Wire Hangers on the other hand has a ton of CGI so that's a much longer process. It's more visual in a sense because we're approaching it similar to how they approached the Sin City movie - shooting actors against green screen sets; creating the Wire Hangers world digitally. The "Cypra" Wire Hangers costume is practical though, designed by master monster effects man, Robert Hall (Almost Human VFX).
PREVIEWSworld: Wire Hangers dove into the serial killer subgenre and Crawl to Me was more of a horror-based thriller. How would you classify Killogy?
Alan Robert: Killogy is like a mash-up between Goodfellas and The Twilight Zone. Goodfellas in the sense that it has some dark comedy with its NY mobster characters and plot points, and The Twilight Zone in the way that it tells three short stories that center around celebrity guest stars. There's also the zombie element which ties the short stories together, so you have some horror scares in there too.
PREVIEWSworld: You studied cartooning under Walter Simonson at the School of Visual Arts in New York City, where you graduated with a Bachelor of Fine Arts. How did your education prepare you for life as a professional writer/artist?
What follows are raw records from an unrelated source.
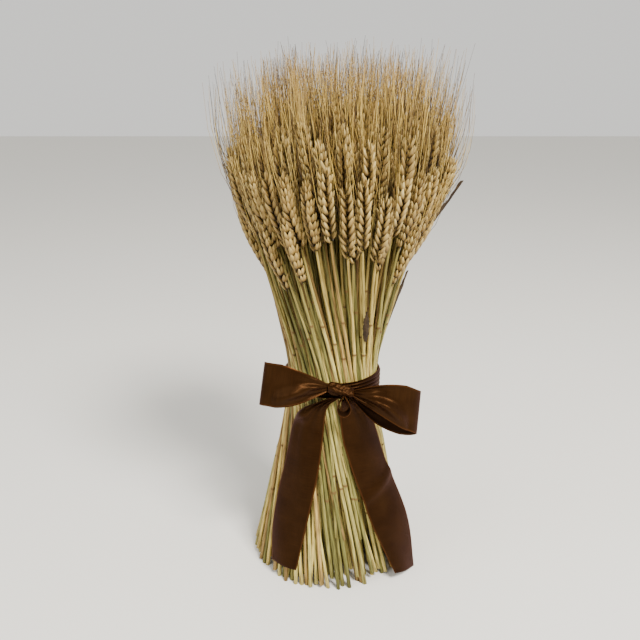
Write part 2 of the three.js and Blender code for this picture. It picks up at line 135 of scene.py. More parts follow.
HEAD_BASE_JITTER = 9
INNER_HEAD_SPREAD = 0.4
HEAD_HALF_WIDTH, FOOT_HALF_WIDTH = 5.6, 2.0
HEAD_SPIN = radians(38)
SHORTEST_CUT = 9
NUMBER_PACE, PURPOSE_PACE, CHANCE_WAVE = 12.9898, 78.233, 43758.5453


def chance(number, purpose):
    """A repeatable number from 0 to 1 for a stalk and a purpose: the broken part of a wave.

    Purposes 1 to 9 place a stalk, 31 to 34 shape its straw and 41 to 53 its ear and awns.
    """
    wave = sin(number * NUMBER_PACE + purpose * PURPOSE_PACE) * CHANCE_WAVE
    return wave - np.floor(wave)


def between(limits, number, purpose):
    """A repeatable value between two limits for a stalk and a purpose."""
    return limits[0] + (limits[1] - limits[0]) * chance(number, purpose)


def sheaf_radius(z):
    """Radius over the outermost straws: the waist's, plus a flare below it and one above it."""
    drop = clip((WAIST_LOW - z) / WAIST_LOW, 0, None)
    climb = clip(z - WAIST_HIGH, 0, None)
    return (WAIST_RADIUS + (FOOT_RADIUS - WAIST_RADIUS) * drop ** FOOT_FLARE_POWER
            + HEAD_FLARE * climb ** HEAD_FLARE_POWER)


def settle(points):
    """Turns points about the outwards axis by a twist that grows with height, then leans them.

    Among the ears the lean grows by the square of the height, up to a few millimetres more.
    """
    rise = (points[..., 2] - TWIST_CENTRE) / TWIST_SPAN
    turn = -TWIST * rise / np.hypot(1, rise)
    more = EAR_LEAN * clip((points[..., 2] - EAR_LEAN_FROM) / EAR_LEAN_SPAN, 0, 1) ** 2
    x = points[..., 0] * cos(turn) - points[..., 1] * sin(turn) + LEAN * points[..., 2] + more
    y = points[..., 0] * sin(turn) + points[..., 1] * cos(turn)
    return stack([x, y, points[..., 2]], axis=-1) - BOX_CENTRE


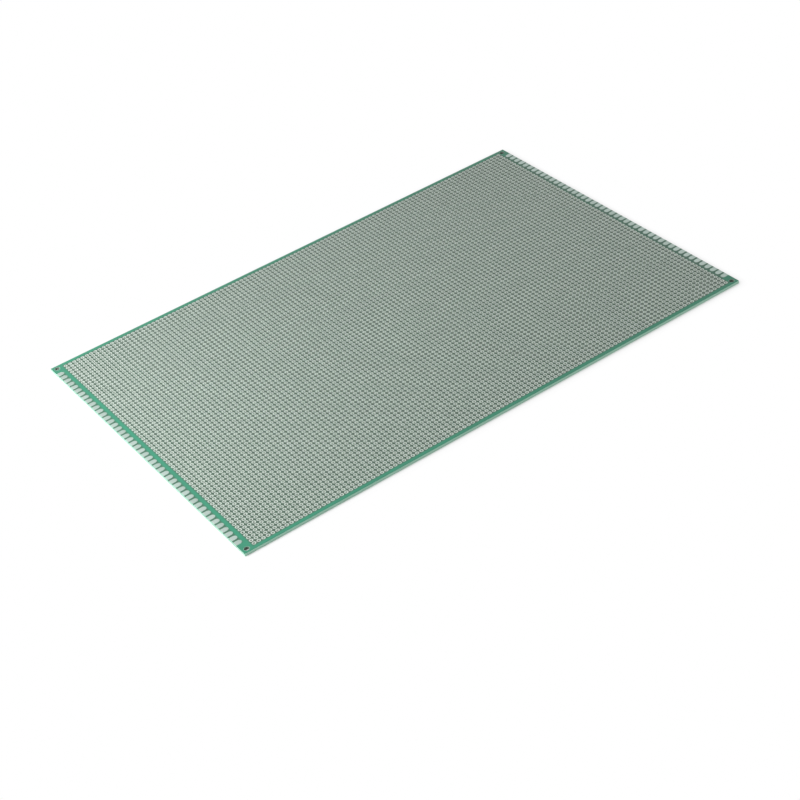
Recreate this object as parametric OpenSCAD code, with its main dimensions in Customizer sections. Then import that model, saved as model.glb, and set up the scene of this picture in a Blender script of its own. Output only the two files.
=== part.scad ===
// Bare circuit board: a flat glass-fibre panel with a grid of tinned pads on its
// top face, a row of edge fingers along each short side and a hole in each corner.
// The panel lies flat, top face up. The origin is the middle of its underside,
// X runs along the long sides and Y along the short ones.

/* [Board] */
// Length of the panel, along X
board_l = 300; // [150:1:400]
// Width of the panel, along Y
board_w = 200; // [80:1:300]
// Thickness of the bare laminate
laminate_t = 1.5; // [0.8:0.1:3.1]

/* [Coats] */
// Thickness of the solder mask
mask_t = 0.05; // [0.02:0.01:0.1]
// Thickness of the tinned copper
tin_t = 0.05; // [0.02:0.01:0.1]
// Bare laminate between tinned copper and the edge of its window in the mask
mask_clear = 0.1; // [0.05:0.01:0.15]

/* [Pad grid] */
// Width of a pad
pad_w = 2.1; // [1.5:0.05:2.4]
// Mask between a pad and the next one, along X and along Y
pad_gap = 0.44; // [0.4:0.01:2]
// Diameter of the hole drilled through a pad
drill_d = 1; // [0.7:0.05:1.3]
// One pad in this many, along X and along Y, is drilled in this plain model of the board
drill_every = 19; // [16:1:60]
// Left edge to the middle of the first column of pads
left_margin = 7.15; // [6:0.05:12]
// Least room from the middle of the last column to the right edge
right_room = 5.8; // [5.8:0.05:12]
// Least room from the middle of an outer row to the long edge beside it
side_room = 3.4; // [2.5:0.05:12]

/* [Edge fingers] */
// Distance from finger to finger, along Y
finger_pitch = 4.06; // [3.5:0.01:8]
// Width of a finger
finger_w = 2.8; // [1.5:0.05:3]
// Length of a finger, from its square outer end to its round inner end
finger_l = 3.45; // [2.5:0.05:3.8]
// Bare strip between the short edge and a finger's outer end
finger_set_back = 0.25; // [0.1:0.05:0.5]
// Front long edge to the middle of the first finger
finger_start = 9.1; // [8:0.05:12]
// Least room from the middle of the last finger to the rear long edge
finger_end_room = 8; // [8:0.05:12]

/* [Corner holes] */
// Diameter of a corner hole
corner_d = 2.7; // [2:0.1:3.2]
// Middle of a corner hole to both edges beside it
corner_inset = 2.6; // [2.5:0.05:2.8]
// Width of the bare ring that the mask leaves round a corner hole
corner_ring = 0.2; // [0.1:0.05:0.5]

/* [Hidden] */

// Sides of a full circle: of the corner holes, of their openings in the mask, of the
// holes through pads, and of the ends of the fingers
hole_facets = 32;
opening_facets = 12;
drill_facets = 8;
tip_facets = 8;
laminate_green = "#cddbc0";
mask_green = "#58a487";
tin_grey = "#cdd5ce";

// How far a cutter runs past the face that it cuts through
over = 1;

// Distance from pad to pad, which is a tenth of an inch at the default sizes
pitch = pad_w + pad_gap;

// The pads that fit on the panel. Columns start at the left margin, rows are centred.
pad_cols = floor((board_l - left_margin - right_room) / pitch) + 1;
pad_rows_count = floor((board_w - 2 * side_room) / pitch) + 1;
first_col = left_margin - board_l / 2;
first_row = -(pad_rows_count - 1) * pitch / 2;
row_l = (pad_cols - 1) * pitch + pad_w;

// The drilled pads, a whole number of pads apart, with the rest shared out at the ends
drill_step = round(drill_every);
drill_cols = floor((pad_cols - 1) / drill_step) + 1;
drill_rows = floor((pad_rows_count - 1) / drill_step) + 1;
drill_first_col = floor((pad_cols - 1 - (drill_cols - 1) * drill_step) / 2);
drill_first_row = floor((pad_rows_count - 1 - (drill_rows - 1) * drill_step) / 2);

// The bars of mask between columns, which lie on the rows and end on the mask's border
bar_l = pad_rows_count * pitch;
bar_z = laminate_t + max(mask_t, tin_t);

// The fingers that fit along a short side
finger_count = floor((board_w - finger_start - finger_end_room) / finger_pitch) + 1;
finger_tip = finger_set_back + finger_l;

// Places its children at each of the four corner holes
module at_corners() {
    for (side = [-1, 1], end = [-1, 1])
        translate([side * (board_l / 2 - corner_inset), end * (board_w / 2 - corner_inset), 0])
            children();
}

// Places its children at the middle of each row of pads
module at_rows() {
    for (row = [0 : pad_rows_count - 1])
        translate([first_col, first_row + row * pitch, 0])
            children();
}

// Places its children at the middle of each drilled pad
module at_drills() {
    for (col = [0 : drill_cols - 1], row = [0 : drill_rows - 1])
        translate([first_col + (drill_first_col + col * drill_step) * pitch,
                   first_row + (drill_first_row + row * drill_step) * pitch, 0])
            children();
}

// A hole through a pad, from under the panel to above it
module drill() {
    translate([0, 0, -over])
        cylinder(d = drill_d, h = bar_z + 2 * over, $fn = drill_facets);
}

// Places its children at each finger of the left side, on the edge of the panel
module at_fingers() {
    for (finger = [0 : finger_count - 1])
        translate([-board_l / 2, finger_start - board_w / 2 + finger * finger_pitch, 0])
            children();
}

// A flat plate of the panel's own outline
module plate(thickness) {
    translate([-board_l / 2, -board_w / 2, 0])
        cube([board_l, board_w, thickness]);
}

// One row of pads as a strip, grown on all sides by a clearance
module row_strip(grow, thickness) {
    translate([-pad_w / 2 - grow, -pad_w / 2 - grow, 0])
        cube([row_l + 2 * grow, pad_w + 2 * grow, thickness]);
}

// One finger along X from its outer end to its round tip, grown sideways by a clearance
module finger(outer, grow, thickness) {
    r = finger_w / 2 + grow;
    round_at = finger_tip + grow - r;
    linear_extrude(thickness)
        union() {
            translate([outer, -r])
                square([round_at - outer, 2 * r]);
            translate([round_at, 0])
                circle(r = r, $fn = tip_facets);
        }
}

// The glass-fibre panel, drilled at its corners and through pads
module laminate() {
    color(laminate_green)
        difference() {
            plate(laminate_t);
            at_drills() drill();
            at_corners()
                translate([0, 0, -over])
                    cylinder(d = corner_d, h = laminate_t + 2 * over, $fn = hole_facets);
        }
}

// The green coat, open over the rows, over the fingers and round the corner holes
module solder_mask() {
    cut = mask_t + 2 * over;
    color(mask_green)
        translate([0, 0, laminate_t])
            difference() {
                plate(mask_t);
                translate([0, 0, -over]) {
                    at_rows() row_strip(mask_clear, cut);
                    at_fingers() finger(-over, mask_clear, cut);
                    mirror([1, 0, 0]) at_fingers() finger(-over, mask_clear, cut);
                    at_corners()
                        cylinder(d = corner_d + 2 * corner_ring, h = cut, $fn = opening_facets);
                }
            }
}

// The coat's cross bars, which part each row of tinned copper into its pads
module mask_bars() {
    color(mask_green)
        for (col = [1 : pad_cols - 1])
            translate([first_col + (col - 0.5) * pitch - pad_gap / 2, -bar_l / 2, bar_z])
                cube([pad_gap, bar_l, mask_t]);
}

// The tinned copper of the pad grid, one strip to a row
module pad_rows() {
    color(tin_grey)
        difference() {
            translate([0, 0, laminate_t])
                at_rows() row_strip(0, tin_t);
            at_drills() drill();
        }
}

// The tinned fingers along the left side
module left_fingers() {
    color(tin_grey)
        translate([0, 0, laminate_t])
            at_fingers() finger(finger_set_back, 0, tin_t);
}

// The tinned fingers along the right side
module right_fingers() {
    color(tin_grey)
        translate([0, 0, laminate_t])
            mirror([1, 0, 0]) at_fingers() finger(finger_set_back, 0, tin_t);
}

laminate();
solder_mask();
mask_bars();
pad_rows();
left_fingers();
right_fingers();
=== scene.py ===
"""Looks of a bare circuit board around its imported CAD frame.

The board is drilled glass-epoxy laminate with a solder mask, a grid of tinned pads
round the drilled holes, and tinned fingers along both short sides. The properties are
in metres, as Blender's own are. Shapes are worked out in millimetres, which make_piece
turns to metres, and materials turn theirs with MM.
"""

import math

import bpy
import numpy as np
from bpy.props import FloatProperty, FloatVectorProperty, PointerProperty, StringProperty
from mathutils import Matrix, Vector


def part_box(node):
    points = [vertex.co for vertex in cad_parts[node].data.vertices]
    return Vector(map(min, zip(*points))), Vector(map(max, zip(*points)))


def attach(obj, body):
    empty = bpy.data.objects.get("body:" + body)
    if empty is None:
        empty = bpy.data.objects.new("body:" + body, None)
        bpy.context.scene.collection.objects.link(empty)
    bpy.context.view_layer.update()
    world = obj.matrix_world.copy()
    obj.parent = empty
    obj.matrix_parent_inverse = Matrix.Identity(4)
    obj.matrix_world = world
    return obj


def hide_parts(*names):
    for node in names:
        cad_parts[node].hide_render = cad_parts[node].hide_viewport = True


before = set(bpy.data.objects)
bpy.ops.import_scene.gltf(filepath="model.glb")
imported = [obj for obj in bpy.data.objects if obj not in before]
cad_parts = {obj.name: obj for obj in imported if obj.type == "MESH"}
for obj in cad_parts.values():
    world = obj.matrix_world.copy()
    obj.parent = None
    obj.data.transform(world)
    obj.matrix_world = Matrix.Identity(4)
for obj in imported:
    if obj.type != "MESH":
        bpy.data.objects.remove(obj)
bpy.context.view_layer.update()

bl_info = {
    "name": "Bare circuit board",
    "version": (1, 0, 0),
    "blender": (4, 5, 0),
    "location": "3D View > Sidebar > Board",
    "description": "Drilled laminate, solder mask, tinned pads and edge fingers",
    "category": "Object",
}

MM = 0.001
BODY = "root"
SIDES = ("left", "right")

# Corners of an outline that stands for a circle: few where it comes thousands of times
PAD_CORNERS = 8
HOLE_CORNERS = 32
# Steps of the half circle at a finger's tip
TIP_STEPS = 8
# A finger's tin: shares of the way in from its outline, and of the height reached there
FINGER_DOME = [(0.0, 0.0), (0.05, 0.7), (0.35, 1.0)]
# Points that agree to this, in mm, are one point, and triangles under this area, in
# square mm, are left out
GRAIN = 1e-4
LEAST_AREA = 1e-6
# Edges that turn by more degrees than this stay sharp
SHARP_FROM = 60.0
# Share of the bake's map that is left free along its border
MAP_MARGIN = 0.004
# Half the width of the edge between two tones of a material, in mm
SOFT_EDGE = 0.4
# A Mix node's two colours among its inputs, and their mix among its outputs
FIRST, SECOND, MIXED = 6, 7, 2


def node_box(node):
    """The lowest and the highest corner of a CAD node, in millimetres."""
    low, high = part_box(node)
    return np.array(low) / MM, np.array(high) / MM


# ---------------------------------------------------------------- sizes and colours


class BoardSizes(bpy.types.PropertyGroup):
    """Sizes of what is finer than the CAD frame. The frame gives all the others."""

    pad_d: FloatProperty(
        name="Pad diameter", description="Across a round pad",
        default=2.1 * MM, unit="LENGTH", precision=5)
    pitch: FloatProperty(
        name="Pad pitch", description="From pad to pad, a tenth of an inch",
        default=2.54 * MM, unit="LENGTH", precision=5)
    drill_d: FloatProperty(
        name="Drilled hole", description="Diameter of the hole through each pad",
        default=1.0 * MM, unit="LENGTH", precision=5)
    crown_d: FloatProperty(
        name="Crown diameter", description="Across the highest line of a pad's tin",
        default=1.6 * MM, unit="LENGTH", precision=5)
    finger_pitch: FloatProperty(
        name="Finger pitch", description="From finger to finger",
        default=4.06 * MM, unit="LENGTH", precision=5)
    mask_clear: FloatProperty(
        name="Mask clearance", description="Bare laminate between a finger and the mask",
        default=0.1 * MM, unit="LENGTH", precision=5)
    corner_d: FloatProperty(
        name="Corner hole", description="Diameter of a corner hole",
        default=2.7 * MM, unit="LENGTH", precision=5)
    corner_inset: FloatProperty(
        name="Corner inset", description="Middle of a corner hole to both edges beside it",
        default=2.6 * MM, unit="LENGTH", precision=5)
    corner_ring: FloatProperty(
        name="Corner ring", description="Bare ring that the mask leaves round a corner hole",
        default=0.2 * MM, unit="LENGTH", precision=5)


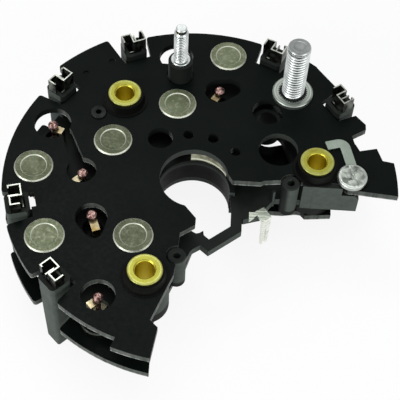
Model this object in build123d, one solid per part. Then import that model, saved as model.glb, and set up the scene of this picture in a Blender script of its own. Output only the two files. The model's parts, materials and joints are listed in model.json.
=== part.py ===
from build123d import *
import os
from math import atan2, cos, degrees, hypot, radians, sin

os.makedirs("parts", exist_ok=True)

# Alternator rectifier: two heat-sink plates with six press-fit diodes each, and a moulded
# carrier between them that holds the phase conductors and six stator terminals.
# Millimetres. The origin is on the rotor shaft's axis, at the underside of the lower plate,
# which seats on the end shield. +Z points along the terminal studs.

# Heights
plate_thickness = 2.5
plate_gap = 14.5
lower_top = plate_thickness
upper_bottom = lower_top + plate_gap
upper_top = upper_bottom + plate_thickness

# Stator terminals: three pairs, 80 degrees apart
terminal_angles = [50 + 80 * pair + side * 15 for pair in range(3) for side in (-1, 1)]
tower_inner_radius = 54.2
tower_depth = 7.8
tower_outer_radius = tower_inner_radius + tower_depth
tower_half_width = 3.9
tower_corner_radius = 1.5
tower_above_plate = 2.0
chimney_below_plate = 15.2
chimney_foot_half_width = 3.1
chimney_foot_corner_radius = 0.8
chimney_foot_inner_radius = tower_inner_radius + 1.1
lead_bore_inner_radius = tower_inner_radius + 1.3
lead_bore_outer_radius = tower_outer_radius - 1.4
lead_bore_half_width = 2.3
slot_clearance = 0.4
slot_floor_half_width = 4.75
slot_mouth_half_width = 6.4
slot_mouth_reach = 7.5
deep_slot_angle = terminal_angles[4]
deep_slot_floor = tower_inner_radius - 1.9
deep_slot_sides = (-4.4, 1.0)

# Plate outlines: the rims stand past the towers, and the ring opening sits a little off the axis
sector_end = 300
upper_rim_radius = tower_outer_radius + 0.8
stud_rim_radius = tower_outer_radius + 2.3
wide_rim_radius = tower_outer_radius + 4.2
lower_rim_radius = tower_outer_radius + 1.3
ring_centre = (-0.5, 0.2)
upper_ring_radius = 11.3
lower_ring_radius = 12.3
rim_corner_fillet = 1.0
window_place = (-9.4, 51.2)
window_radius = 5.85
window_front = 47.8

# Diodes, each place a radius and an angle about the shaft
case_radius = 6.375
case_height = 5.0
case_proud = 0.4
face_step_radius = 4.4
face_step_depth = 0.25
potting_radius = 5.4
potting_tip_radius = 1.9
potting_rise = 0.7
lead_radius = 0.8
lead_depth_in_case = 2.0
lead_length = 18.9
nugget_radius = 1.7
nugget_height = 2.3
positive_places = [(53.7, 80.6), (31.4, 104.3), (31.3, 154.4), (53.1, 178.9), (52.7, 208.6), (29.7, 231.5)]
negative_places = [(39.1, 80.6), (52.9, 100.7), (52.8, 158.3), (37.1, 178.9), (35.9, 205.2), (52.8, 238.5)]
case_hole_in_other_plate = 6.2
dimple_places = [(-31.6, 47.4), (-40.0, 41.4)]
dimple_radius = 1.2
dimple_depth = 0.5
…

Alan Robert: I believe that everything I've done leading up to this point has helped me achieve my goals as a comic book creator. I've had a lot of experience writing songs which helped me tell stories, for one thing. All throughout my music career I've contributed artwork for the band's merchandise and album packaging, as well as storyboarding music videos. All of those things helped to round out my skills as an artist and writer. The things I learned under Simonson were more directly comic book-oriented and enabled me to focus on page layouts and story pacing. Walt is a great teacher and I owe him a lot. I was especially thankful that he was kind enough to write the foreword for my Crawl to Me graphic novel. It is one of the best I've ever read. If you haven't seen it, you should definitely check it out.